Yes, I got yelled at, just like I thought. Then I started cracking up since I knew that was exactly what I thought would happen. She was only slightly annoyed at me. Then I told her to dress the girls up in party dresses and fancy shoes and I would go back to wearing jeans. She huffed at me and changed the subject.
I don't understand why.

Then as I was telling MM last night, he changed his mind. I can't wear jeans. I have to wear a dress. I am pretty sure I know exactly why he wants me to wear a dress. Typical man. He gets to wear jeans, but I have to wear a dress. I informed him that he was wrong and if he could put on jeans to get married in, so could I dammit. He was having none of it last night. Kept telling me he was the man and not to argue with him. I'll set him straight. (He was laughing while he was telling me this so it wasn't really being a high-handed sexist attitude.) I guess I'll have to work on him some this weekend to get him round to my view.  Maybe find some jeans that look super good that he will want me to wear all the time. Show off my ass or something. He told me no again.

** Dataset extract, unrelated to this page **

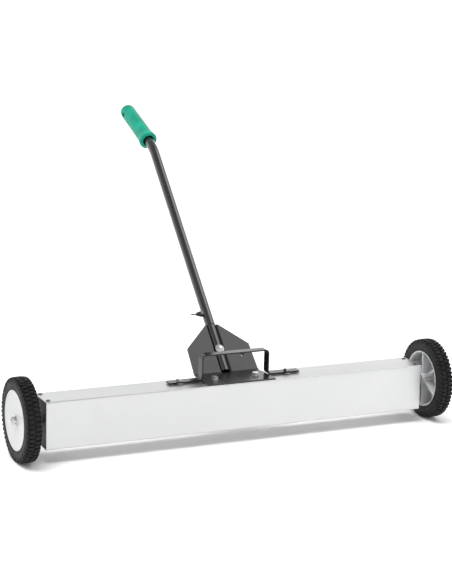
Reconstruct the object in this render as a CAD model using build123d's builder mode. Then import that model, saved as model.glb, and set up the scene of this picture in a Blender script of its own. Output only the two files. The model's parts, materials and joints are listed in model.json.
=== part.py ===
"""Magnetic nail sweeper: a two-wheeled aluminium housing with magnets inside, a strap that lifts
the magnets off the floor side to drop the nails, and a telescopic handle that leans back.

Frame: +Z up, X along the axles, -Y the direction of travel, +Y towards the handle.
Origin: on the floor, under the middle of the axle line. Millimetres.
"""
import os
from math import cos, radians, sin, sqrt, tan

from build123d import *

# ---------------------------------------------------------------- driving dimensions
# wheels
WHEEL_R = 89.0
TYRE_W = 33.0
TYRE_OUTER_X = 496.0
RIM_R = 62.5
AXLE_Z = WHEEL_R
AXLE_R = 5.0
RUN_FIT = 0.05

# housing
HOUSING_L = 878.0
HOUSING_D = 76.0
HOUSING_H = 101.5
HOUSING_Z = 30.0
HOUSING_WALL = 2.0
HOUSING_CORNER = 2.5
TOP_Z = HOUSING_Z + HOUSING_H

# handle bracket: a flange on the housing and a plate that leans back with the tubes
SHEET = 3.0
LEAN = 45.0
FLANGE_FRONT_Y = -35.0
FLANGE_HALF = 80.0
BEND_Y = 44.0
BEND_R = 14.0
SHOULDER_HALF = 73.5
SHOULDER_S = 66.5
PLATE_TOP_HALF = 15.0
PLATE_TOP_S = 121.0
SIDE_HOLE_X = 50.0
SIDE_HOLE_S = 40.5
SIDE_HOLE_R = 4.25
BRACKET_BOLT_X = 48.0
BRACKET_BOLT_Y = 0.0

# tubes
LOWER_R = 9.5
LOWER_WALL = 1.5
UPPER_R = 11.0
TUBE_DROP = 6.0
GROOVE_R = 9.9
GROOVE_SHOULDER = 4.0
GROOVE_END_S = 5.0
LOWER_END_S = 5.5
LOWER_TOP_S = 560.0
UPPER_END_S = 122.0
POLE_BEND_S = 613.5
POLE_BEND_R = 130.0
GRIP_RISE = 21.2
TUBE_BOLT_S = 58.0
CLAMP_S = 154.0

# grip
GRIP_GAP = 30.0
GRIP_L = 156.0
GRIP_R_NEAR = 18.5
GRIP_R_FAR = 17.7
GRIP_COLLAR_R = 21.0
TUBE_IN_GRIP = 106.0

# release strap and what it lifts
STRAP_W = 20.0
STRAP_T = 3.0
STRAP_Y = 8.0
STRAP_LEG_X = 77.7
STRAP_TOP_Z = 190.0
STRAP_FOOT_X = 154.0
STRAP_GAP = 1.8
STRAP_BEND = 6.0
LIFT_X = 127.0
ROD_R = 5.0
CHANNEL_L = 800.0
CHANNEL_W = 62.0
CHANNEL_T = 3.0
MAGNET = (94.0, 50.0, 20.0)
MAGNET_COUNT = 8
MAGNET_GAP = 1.5

# fasteners: a thread's radius alone, or (thread radius, across flats, nut height)
M6_R = 3.0
M8 = (4.0, 13.0, 6.5)
M10 = (5.0, 17.0, 8.0)

os.makedirs("parts", exist_ok=True)


# ---------------------------------------------------------------- shared helpers
def save(part, name):
    """Label a finished piece and write its STEP file."""
    part.label = name
    export_step(part, f"parts/{name}.step")
    box = part.bounding_box()
    print(f"{name:22s} {len(part.solids()):2d} solids  {part.volume / 1000:9.2f} cm3"
          f"  z {box.min.Z:7.2f} .. {box.max.Z:7.2f}")


def plate_point(s, n=0.0, x=0.0):
    """A point s up the leaning plate and n in front of its face."""
    lean = radians(LEAN)
    y = BEND_Y + s * cos(lean) - n * sin(lean)
    z = TOP_Z + SHEET + s * sin(lean) + n * cos(lean)
    return Vector(x, y, z)


UP_POLE = Vector(0, cos(radians(LEAN)), sin(radians(LEAN)))
OFF_PLATE = Vector(0, -sin(radians(LEAN)), cos(radians(LEAN)))
UP_GRIP = Vector(0, cos(radians(GRIP_RISE)), sin(radians(GRIP_RISE)))


def pole_point(s):
    """A point on the common axis of the two tubes."""
    return plate_point(s, -TUBE_DROP)


def on_plate(n):
    """Plane parallel to the leaning plate, local x to the right and local y up the plate."""
    return Plane(origin=plate_point(0, n), x_dir=(1, 0, 0), z_dir=OFF_PLATE)


GRIP_START = pole_point(POLE_BEND_S) + UP_GRIP * GRIP_GAP


# ---------------------------------------------------------------- housing
# One extruded tube, kept as its roof, its floor and its two walls.
ROOF_Z = TOP_Z - HOUSING_WALL
FLOOR_Z = HOUSING_Z + HOUSING_WALL
END_SCREW_X = HOUSING_L / 2 - 8.0
END_SCREW_Y = 25.0
SCREW_R = 2.5
SCREW_FIT = 0.1
BUSHING_R = 7.0
BOLT_CLEAR = 0.25
LIFT_SPOTS = [(-LIFT_X, STRAP_Y), (LIFT_X, STRAP_Y)]
BOLT_SPOTS = [(-BRACKET_BOLT_X, BRACKET_BOLT_Y), (BRACKET_BOLT_X, BRACKET_BOLT_Y)]

with BuildPart() as housing_tube:
    with BuildSketch(Plane.YZ.offset(-HOUSING_L / 2)):
        with Locations((0, HOUSING_Z + HOUSING_H / 2)):
            RectangleRounded(HOUSING_D, HOUSING_H, HOUSING_CORNER)
            Rectangle(HOUSING_D - 2 * HOUSING_WALL, HOUSING_H - 2 * HOUSING_WALL, mode=Mode.SUBTRACT)
    extrude(amount=HOUSING_L)
    with BuildSketch(Plane.XY):
        with GridLocations(2 * END_SCREW_X, 2 * END_SCREW_Y, 2, 2):
            Circle(SCREW_R + SCREW_FIT)
    extrude(amount=TOP_Z + 1, mode=Mode.SUBTRACT)
    with BuildSketch(Plane.XY.offset(TOP_Z - HOUSING_H / 2)):
        with Locations(LIFT_SPOTS):
            Circle(BUSHING_R)
        with Locations(BOLT_SPOTS):
            Circle(M8[0] + BOLT_CLEAR)
    extrude(amount=HOUSING_H, mode=Mode.SUBTRACT)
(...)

So, I did what any rational level headed female would do. I informed him I would go naked, and that would solve the arguement of what I would wear. Put my whole body out there for the entire world to see. He just laughed at me. I am pretty sure he did not believe me. Maybe I'll wear my bathing suit. That'll show'em all. At least it is not made out of jean material and it is not black. Satisfies all the requirements laid down by my sister and MM.